> [Direction]: Go through the listing beneath this task and return every line that carries the string "frame".
-- Begin --
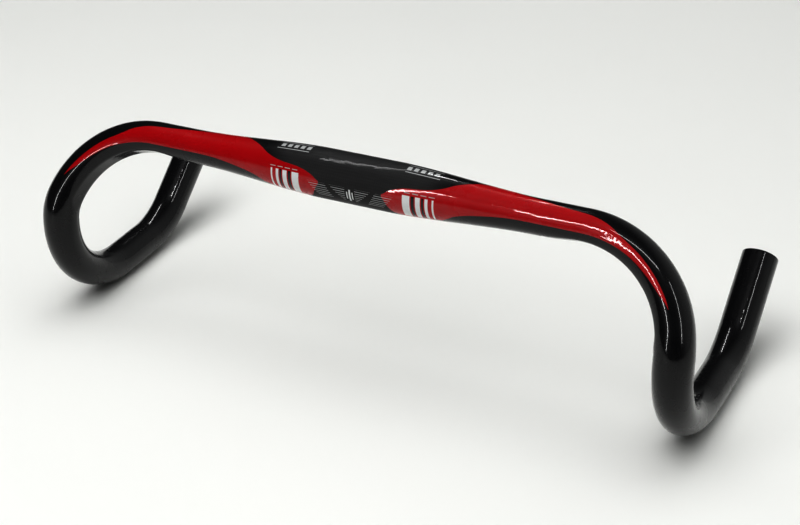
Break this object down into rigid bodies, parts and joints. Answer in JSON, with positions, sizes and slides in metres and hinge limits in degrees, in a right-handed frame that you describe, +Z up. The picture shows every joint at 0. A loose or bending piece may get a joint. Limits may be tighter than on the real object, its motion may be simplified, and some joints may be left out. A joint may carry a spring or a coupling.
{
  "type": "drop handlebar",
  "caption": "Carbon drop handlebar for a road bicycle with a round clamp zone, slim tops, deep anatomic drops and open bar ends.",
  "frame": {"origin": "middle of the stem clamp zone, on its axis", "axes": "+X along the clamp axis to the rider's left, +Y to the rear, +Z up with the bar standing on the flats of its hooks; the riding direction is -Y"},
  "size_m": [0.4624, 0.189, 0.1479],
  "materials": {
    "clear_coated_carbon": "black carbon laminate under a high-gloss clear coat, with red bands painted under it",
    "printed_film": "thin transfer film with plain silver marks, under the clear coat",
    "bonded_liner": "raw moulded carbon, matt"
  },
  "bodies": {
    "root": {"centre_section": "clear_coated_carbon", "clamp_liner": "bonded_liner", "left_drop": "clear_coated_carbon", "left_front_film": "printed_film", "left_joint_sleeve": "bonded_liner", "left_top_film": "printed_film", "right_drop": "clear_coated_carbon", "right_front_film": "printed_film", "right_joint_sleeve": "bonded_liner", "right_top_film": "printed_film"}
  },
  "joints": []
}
-- End --
> [Response below]:
Break this object down into rigid bodies, parts and joints. Answer in JSON, with positions, sizes and slides in metres and hinge limits in degrees, in a right-handed frame that you describe, +Z up. The picture shows every joint at 0. A loose or bending piece may get a joint. Limits may be tighter than on the real object, its motion may be simplified, and some joints may be left out. A joint may carry a spring or a coupling.
  "frame": {"origin": "middle of the stem clamp zone, on its axis", "axes": "+X along the clamp axis to the rider's left, +Y to the rear, +Z up with the bar standing on the flats of its hooks; the riding direction is -Y"},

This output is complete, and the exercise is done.